● **Task prompt**:
Gather, from the data below, each line in which the word "Identity" occurs.

------------

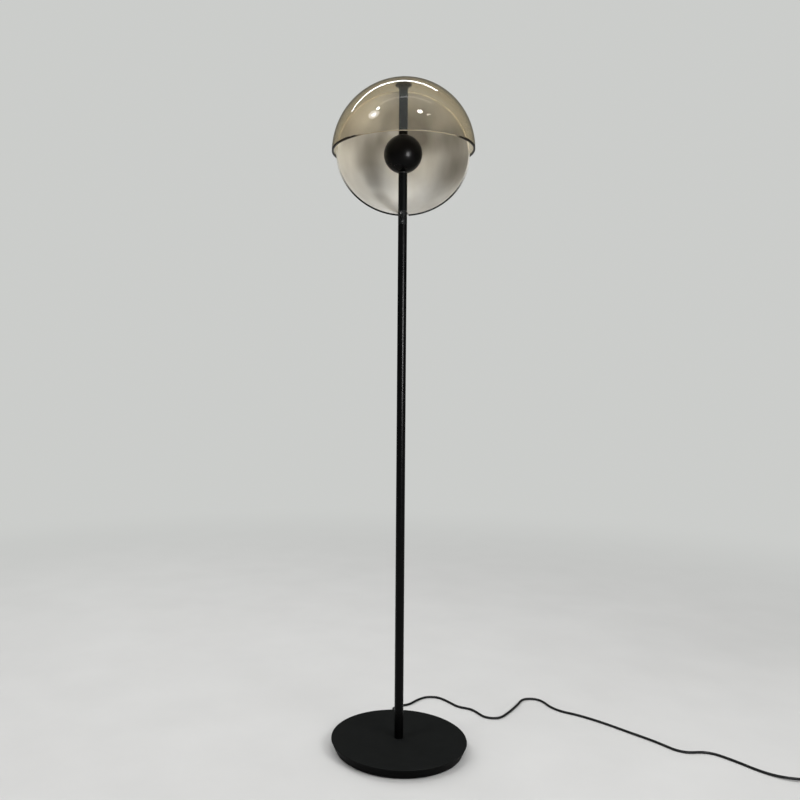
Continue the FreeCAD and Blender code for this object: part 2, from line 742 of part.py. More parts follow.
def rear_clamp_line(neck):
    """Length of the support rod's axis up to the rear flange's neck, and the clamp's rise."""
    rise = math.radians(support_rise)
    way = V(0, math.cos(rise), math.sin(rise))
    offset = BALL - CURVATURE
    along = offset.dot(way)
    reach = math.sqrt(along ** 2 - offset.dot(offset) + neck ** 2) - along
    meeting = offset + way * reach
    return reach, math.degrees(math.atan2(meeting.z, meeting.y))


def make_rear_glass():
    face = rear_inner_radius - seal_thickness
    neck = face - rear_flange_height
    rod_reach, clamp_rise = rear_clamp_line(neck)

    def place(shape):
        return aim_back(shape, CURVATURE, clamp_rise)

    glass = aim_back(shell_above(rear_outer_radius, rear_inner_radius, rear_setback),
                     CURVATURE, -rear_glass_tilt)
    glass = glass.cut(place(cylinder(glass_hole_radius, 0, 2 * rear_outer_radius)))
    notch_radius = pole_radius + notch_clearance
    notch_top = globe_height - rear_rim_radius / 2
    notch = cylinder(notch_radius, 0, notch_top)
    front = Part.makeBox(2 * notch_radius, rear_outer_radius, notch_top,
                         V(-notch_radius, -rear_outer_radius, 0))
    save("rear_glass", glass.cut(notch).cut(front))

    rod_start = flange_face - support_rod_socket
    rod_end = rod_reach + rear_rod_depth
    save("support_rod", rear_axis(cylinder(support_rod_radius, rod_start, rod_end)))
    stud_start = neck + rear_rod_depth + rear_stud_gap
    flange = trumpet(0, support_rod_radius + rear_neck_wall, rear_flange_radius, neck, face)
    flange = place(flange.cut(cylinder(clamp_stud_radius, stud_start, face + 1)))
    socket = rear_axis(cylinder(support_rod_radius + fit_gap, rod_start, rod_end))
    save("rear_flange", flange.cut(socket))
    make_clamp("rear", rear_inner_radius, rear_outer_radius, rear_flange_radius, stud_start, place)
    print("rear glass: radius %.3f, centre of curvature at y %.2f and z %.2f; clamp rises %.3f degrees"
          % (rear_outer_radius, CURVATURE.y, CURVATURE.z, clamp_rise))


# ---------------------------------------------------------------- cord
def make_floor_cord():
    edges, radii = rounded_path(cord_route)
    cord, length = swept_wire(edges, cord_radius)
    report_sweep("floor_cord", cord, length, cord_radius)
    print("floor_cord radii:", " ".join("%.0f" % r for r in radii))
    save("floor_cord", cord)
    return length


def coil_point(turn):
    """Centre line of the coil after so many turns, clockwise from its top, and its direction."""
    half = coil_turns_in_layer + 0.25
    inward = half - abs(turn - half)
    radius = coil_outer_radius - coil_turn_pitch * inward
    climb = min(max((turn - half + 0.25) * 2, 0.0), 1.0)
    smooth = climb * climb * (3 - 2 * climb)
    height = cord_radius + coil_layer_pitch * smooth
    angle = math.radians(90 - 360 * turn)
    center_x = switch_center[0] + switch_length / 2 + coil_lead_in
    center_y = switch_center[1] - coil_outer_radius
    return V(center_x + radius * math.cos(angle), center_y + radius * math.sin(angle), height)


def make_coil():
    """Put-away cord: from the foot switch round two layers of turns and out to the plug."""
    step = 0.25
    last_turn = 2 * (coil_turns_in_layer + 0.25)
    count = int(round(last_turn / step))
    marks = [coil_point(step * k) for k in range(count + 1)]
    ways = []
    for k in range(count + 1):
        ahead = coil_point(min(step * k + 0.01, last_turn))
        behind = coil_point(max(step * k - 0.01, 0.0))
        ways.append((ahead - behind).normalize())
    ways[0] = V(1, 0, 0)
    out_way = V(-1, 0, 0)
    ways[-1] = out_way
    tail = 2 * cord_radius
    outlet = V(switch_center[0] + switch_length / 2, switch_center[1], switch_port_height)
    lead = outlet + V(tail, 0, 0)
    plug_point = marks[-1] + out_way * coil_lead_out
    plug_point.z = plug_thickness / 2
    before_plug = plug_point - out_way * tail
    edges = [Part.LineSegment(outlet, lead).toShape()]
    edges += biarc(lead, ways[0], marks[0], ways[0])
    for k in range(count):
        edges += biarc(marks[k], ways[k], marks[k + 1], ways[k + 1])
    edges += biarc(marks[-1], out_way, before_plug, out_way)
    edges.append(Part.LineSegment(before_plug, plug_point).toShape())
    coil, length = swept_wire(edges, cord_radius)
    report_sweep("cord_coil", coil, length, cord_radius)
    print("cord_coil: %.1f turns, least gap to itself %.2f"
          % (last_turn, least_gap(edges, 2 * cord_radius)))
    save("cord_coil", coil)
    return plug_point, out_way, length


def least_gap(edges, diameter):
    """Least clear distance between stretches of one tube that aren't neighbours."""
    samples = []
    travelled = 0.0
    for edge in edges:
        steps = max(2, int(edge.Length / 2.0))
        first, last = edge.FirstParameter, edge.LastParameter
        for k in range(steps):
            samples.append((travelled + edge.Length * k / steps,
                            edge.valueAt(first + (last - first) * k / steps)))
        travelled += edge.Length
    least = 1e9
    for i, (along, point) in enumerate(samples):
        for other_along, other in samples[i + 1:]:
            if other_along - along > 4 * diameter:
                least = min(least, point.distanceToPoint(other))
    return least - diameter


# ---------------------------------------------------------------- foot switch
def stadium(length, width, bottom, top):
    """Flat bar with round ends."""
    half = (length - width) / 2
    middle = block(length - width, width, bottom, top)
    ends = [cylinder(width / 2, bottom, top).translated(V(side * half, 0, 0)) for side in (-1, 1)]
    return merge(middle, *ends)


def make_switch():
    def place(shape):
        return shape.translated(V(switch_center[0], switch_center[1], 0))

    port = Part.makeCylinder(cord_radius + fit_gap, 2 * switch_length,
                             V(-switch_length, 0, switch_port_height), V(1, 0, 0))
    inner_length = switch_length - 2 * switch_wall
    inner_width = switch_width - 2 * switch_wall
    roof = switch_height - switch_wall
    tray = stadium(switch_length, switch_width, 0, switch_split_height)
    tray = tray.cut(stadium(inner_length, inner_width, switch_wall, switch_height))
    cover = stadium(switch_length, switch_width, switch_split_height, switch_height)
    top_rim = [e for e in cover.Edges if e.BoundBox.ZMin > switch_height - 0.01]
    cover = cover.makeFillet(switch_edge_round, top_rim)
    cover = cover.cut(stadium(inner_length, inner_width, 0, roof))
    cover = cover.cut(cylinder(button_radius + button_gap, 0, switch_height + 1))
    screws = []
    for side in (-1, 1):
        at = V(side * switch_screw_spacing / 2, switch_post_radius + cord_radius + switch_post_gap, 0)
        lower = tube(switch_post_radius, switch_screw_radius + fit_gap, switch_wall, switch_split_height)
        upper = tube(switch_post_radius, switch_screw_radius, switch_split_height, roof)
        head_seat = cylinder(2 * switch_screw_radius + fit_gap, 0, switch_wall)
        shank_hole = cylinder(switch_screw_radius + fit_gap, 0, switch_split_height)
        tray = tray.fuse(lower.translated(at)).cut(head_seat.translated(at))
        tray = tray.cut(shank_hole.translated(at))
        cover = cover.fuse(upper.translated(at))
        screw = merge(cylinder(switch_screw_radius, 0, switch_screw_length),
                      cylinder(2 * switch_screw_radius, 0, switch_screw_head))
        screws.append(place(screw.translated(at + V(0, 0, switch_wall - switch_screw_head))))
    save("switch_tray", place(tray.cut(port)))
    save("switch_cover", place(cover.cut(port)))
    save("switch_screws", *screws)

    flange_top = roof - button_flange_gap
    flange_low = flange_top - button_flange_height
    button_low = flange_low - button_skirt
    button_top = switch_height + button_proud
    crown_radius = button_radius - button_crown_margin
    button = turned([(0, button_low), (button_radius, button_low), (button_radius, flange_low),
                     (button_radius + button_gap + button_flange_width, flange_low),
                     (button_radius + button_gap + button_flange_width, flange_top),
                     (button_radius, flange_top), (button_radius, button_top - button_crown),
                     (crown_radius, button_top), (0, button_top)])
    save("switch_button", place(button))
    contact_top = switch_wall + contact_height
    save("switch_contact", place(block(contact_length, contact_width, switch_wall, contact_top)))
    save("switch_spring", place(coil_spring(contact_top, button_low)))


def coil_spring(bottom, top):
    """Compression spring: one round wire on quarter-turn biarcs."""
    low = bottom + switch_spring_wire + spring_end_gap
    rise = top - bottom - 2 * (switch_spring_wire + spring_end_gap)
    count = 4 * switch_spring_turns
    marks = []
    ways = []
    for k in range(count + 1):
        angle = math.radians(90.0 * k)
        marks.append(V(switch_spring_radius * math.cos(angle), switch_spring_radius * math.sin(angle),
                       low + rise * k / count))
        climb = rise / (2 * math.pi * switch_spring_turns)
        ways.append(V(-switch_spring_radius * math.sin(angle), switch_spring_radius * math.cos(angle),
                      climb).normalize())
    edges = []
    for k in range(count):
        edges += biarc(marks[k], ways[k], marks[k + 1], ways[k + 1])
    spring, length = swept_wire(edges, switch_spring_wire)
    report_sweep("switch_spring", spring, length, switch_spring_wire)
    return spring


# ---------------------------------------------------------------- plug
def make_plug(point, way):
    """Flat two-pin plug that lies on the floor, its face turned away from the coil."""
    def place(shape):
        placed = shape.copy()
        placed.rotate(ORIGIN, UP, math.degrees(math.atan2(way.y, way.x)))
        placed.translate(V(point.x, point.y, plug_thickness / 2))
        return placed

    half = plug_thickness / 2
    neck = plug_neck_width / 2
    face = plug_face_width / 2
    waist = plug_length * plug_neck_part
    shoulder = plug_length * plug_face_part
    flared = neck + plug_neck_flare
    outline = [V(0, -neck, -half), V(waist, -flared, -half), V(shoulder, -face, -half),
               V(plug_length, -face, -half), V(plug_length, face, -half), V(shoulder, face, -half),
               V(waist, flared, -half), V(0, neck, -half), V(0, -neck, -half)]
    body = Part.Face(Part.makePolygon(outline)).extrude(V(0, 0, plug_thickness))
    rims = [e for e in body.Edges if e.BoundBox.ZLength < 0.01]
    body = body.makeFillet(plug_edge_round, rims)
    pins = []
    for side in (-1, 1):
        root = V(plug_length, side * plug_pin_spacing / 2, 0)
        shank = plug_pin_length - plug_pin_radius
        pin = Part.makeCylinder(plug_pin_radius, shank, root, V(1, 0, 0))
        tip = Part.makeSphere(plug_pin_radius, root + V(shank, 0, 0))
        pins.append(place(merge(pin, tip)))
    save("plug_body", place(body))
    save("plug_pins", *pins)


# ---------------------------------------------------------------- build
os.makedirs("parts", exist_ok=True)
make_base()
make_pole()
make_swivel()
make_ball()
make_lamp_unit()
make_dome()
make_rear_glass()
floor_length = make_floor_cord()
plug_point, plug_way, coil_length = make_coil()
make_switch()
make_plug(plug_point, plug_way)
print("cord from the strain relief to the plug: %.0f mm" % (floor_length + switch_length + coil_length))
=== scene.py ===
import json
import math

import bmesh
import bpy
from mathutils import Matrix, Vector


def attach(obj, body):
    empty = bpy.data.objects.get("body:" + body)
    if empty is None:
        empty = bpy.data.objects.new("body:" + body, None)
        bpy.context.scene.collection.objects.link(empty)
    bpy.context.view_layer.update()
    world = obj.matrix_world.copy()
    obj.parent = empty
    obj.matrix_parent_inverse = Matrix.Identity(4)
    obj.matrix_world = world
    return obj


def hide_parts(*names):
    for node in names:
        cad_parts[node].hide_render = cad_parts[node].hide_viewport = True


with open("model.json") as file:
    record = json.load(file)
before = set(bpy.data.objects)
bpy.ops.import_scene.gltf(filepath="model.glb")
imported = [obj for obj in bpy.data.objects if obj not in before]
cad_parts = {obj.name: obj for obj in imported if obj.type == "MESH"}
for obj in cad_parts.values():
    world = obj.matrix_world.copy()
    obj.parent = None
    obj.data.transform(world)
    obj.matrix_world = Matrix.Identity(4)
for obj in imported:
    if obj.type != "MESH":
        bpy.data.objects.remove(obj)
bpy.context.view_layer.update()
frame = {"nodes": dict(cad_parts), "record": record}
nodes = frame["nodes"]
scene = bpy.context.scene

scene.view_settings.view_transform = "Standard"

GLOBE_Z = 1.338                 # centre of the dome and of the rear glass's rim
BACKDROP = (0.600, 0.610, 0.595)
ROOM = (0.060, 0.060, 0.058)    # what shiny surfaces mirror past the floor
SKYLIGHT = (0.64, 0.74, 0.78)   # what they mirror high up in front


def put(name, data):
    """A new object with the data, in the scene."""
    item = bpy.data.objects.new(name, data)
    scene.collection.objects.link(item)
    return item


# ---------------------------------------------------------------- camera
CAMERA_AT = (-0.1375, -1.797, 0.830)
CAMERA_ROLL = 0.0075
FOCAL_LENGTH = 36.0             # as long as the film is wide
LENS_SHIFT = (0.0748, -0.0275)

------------

● **Exercise response**:
    obj.matrix_parent_inverse = Matrix.Identity(4)
    obj.matrix_world = Matrix.Identity(4)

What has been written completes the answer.